Six Years at the Same Place--and Future Plans

I just passed my 6th year here at my company.  I clearly remember the first Thanksgiving I celebrated while a "real employee" six years ago--up in Portland with my sister Melissa and Laurel--and I thought:  "How cool. I'm on vacation--but still getting paid!"  Yes, I had experienced the working life once before (from 1995-96 at a small software company in Cupertino), but after three years of basically impoverished, subsistence living in law school and then one year in Hungary as a teacher earning $300/month, getting a Silicon Valley salary while celebrating the holiday with my family was quite exciting. (By the way, six years is pretty much longer than anything else I've ever done in my life (excluding Elementary School...).  It's longer than high school, college, grad school and longer than my superb five-year marriage to Lovely Ivy.)

A quick and sincere "thanks again!" to Patricia L and Tiffany D for helping me get my current job.  My life would be pretty different if Patricia hadn't called me up and told me about a job at this company with a weird name that Tiffany knew about.  It has been a great experience and I'm very thankful that I've been able to move from my starting point as the Contracts Manager to Corporate Counsel these last three years.

However, Ivy and I are aspiring to something different for the next stage in our working lives.  After much thought, we have decided to give starting our own company a go and we're planning to move overseas to Hungary in the Spring of '07.

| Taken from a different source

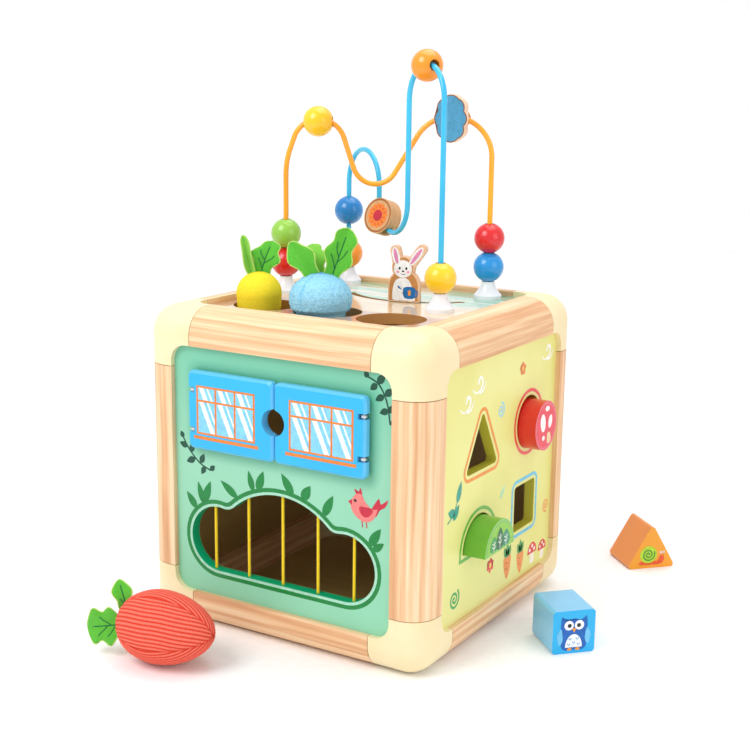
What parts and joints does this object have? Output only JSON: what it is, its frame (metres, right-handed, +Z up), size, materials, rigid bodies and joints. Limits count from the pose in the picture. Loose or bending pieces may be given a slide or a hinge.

Anyway, it will be a big change and we know this path is in many ways initially more risky than sticking with our current jobs that we do like a lot.  However, after evaluating the pros and cons, here's why we are big fans of running our own show:   IF your business gets off the ground (and we know many businesses aren't successful and die out) and IF you manage to structure it that you're not spending all your time running it...then you have much more control over your work schedule (why not take Thurs afternoon off and work instead on Saturday...)  and there's much more potential financial upside as an owner of the business, rather than simply being an employee (i.e. instead of hoping for a 3% raise each year, your efforts may pay off by being able to sell the business a decade or so from now.)  It's nearly always better to be an owner if the company does well.